For what it’s worth, this is why every year I require my high school government students to read and discuss Federalist #68.  Regardless of who they want to win the next election, and even if they ultimately choose not to agree with the Founders’ logic, I want them to at least understand it.  Heaven knows they won’t ever be treated to an elucidation of the finer points of the system on a BuzzFeed Snapchat feature. 

Suffice it to say, there are three primary reasons the system must remain (though admittedly I would greatly prefer we should return to the pure operation of its intent rather than the watered down version we embrace today):

1. It maintains federalism.  By design, “the people” were never to select the president.  The office was to be filled by a collective expression of state and regional interests.  Hamilton wrote specifically that the selection of the chief magistrate of the federal government should not be turned into a popularity contest, lest the qualities of that magistrate become something entirely different than what the country needs and should desire. 
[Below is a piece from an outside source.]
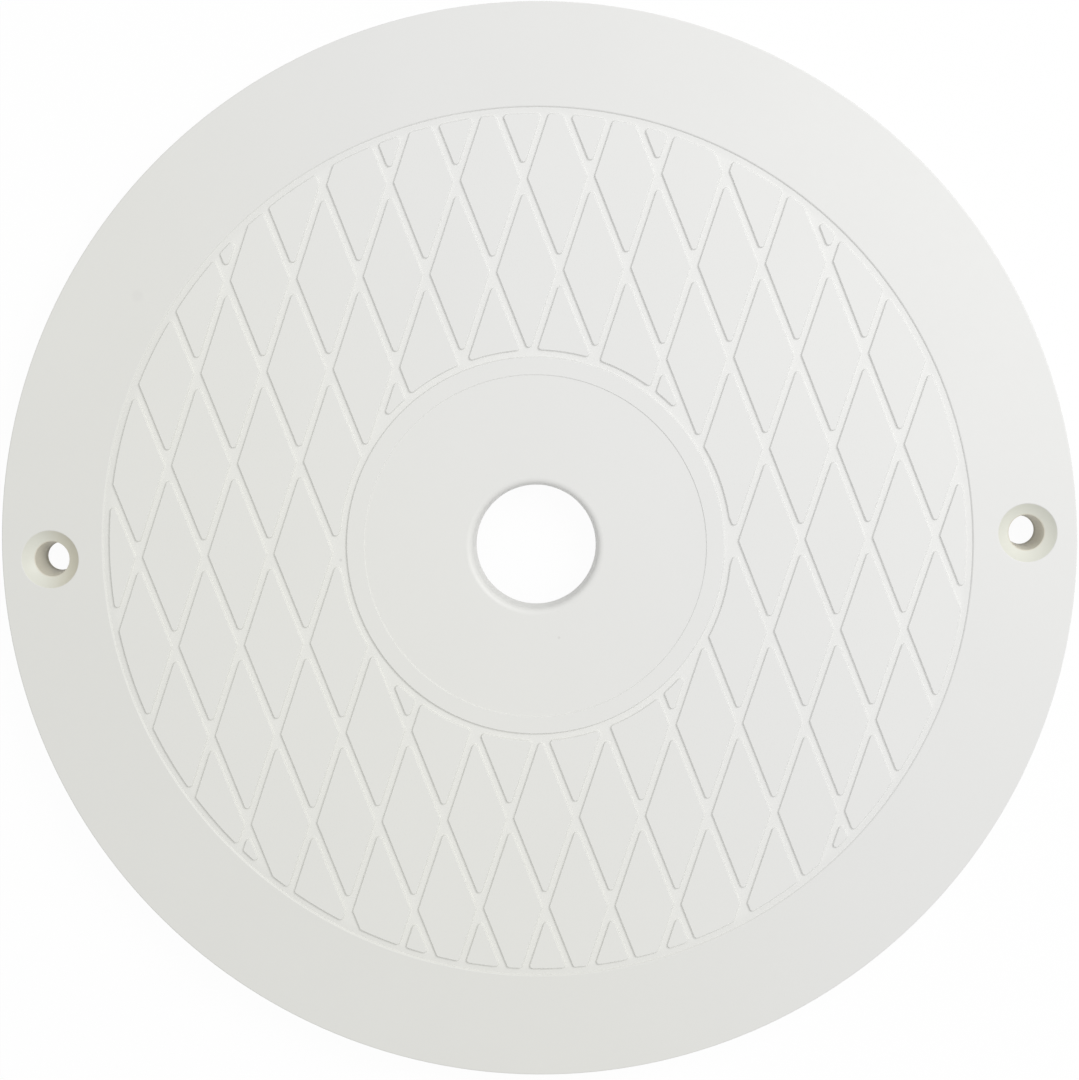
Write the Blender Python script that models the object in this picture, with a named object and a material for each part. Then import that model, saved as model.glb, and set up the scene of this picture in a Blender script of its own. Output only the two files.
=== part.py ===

2. It prevents rampant fraud and stolen elections.  People desiring a national popular vote should consider what the endless string of national popular recounts would look like.  By allowing the states to certify their own results, the Electoral College offers, as Hamilton put it, “as little opportunity as possible to tumult and disorder.”

3. It eliminates sectional monopoly over the presidency.  Imagine a presidential contest where the participants need only appeal to the interests of urban population centers and metropolitan strips.  The House of Representatives was established to represent the people’s local interests, the Senate to represent the people’s state interests, and the presidency to represent the national interest.  The values and concerns of urban centers are a portion of our national interest, no doubt.  But so are the affairs of rural neighborhoods, factory towns, mining communities, coastal port cities, agrarian farms, and all the others.

Don’t forget that the Electoral College is proportional.  California is a far bigger prize than North Dakota.  But the system ensures that California isn’t the only prize that’s needed; its citizens’ interests aren’t the only ones represented.  And remember this is no unexpected development.  This isn’t something that the Founders failed to consider or anticipate.  In fact, this reality was every bit as much of a factor in their time as ours.  They had their own urban areas, and population centers, but knew the president needed to concern himself with the interests of far more areas of the country than those.  That’s the purpose of the Electoral College.

Hamilton presciently wrote in #68 that the Electoral College was meant to deny the presidency to candidates who possessed merely,

“Talents for low intrigue, and the little arts of popularity.”

It should come as no surprise then that it’s those very kind of candidates today who are so vocal in their efforts to abolish the system.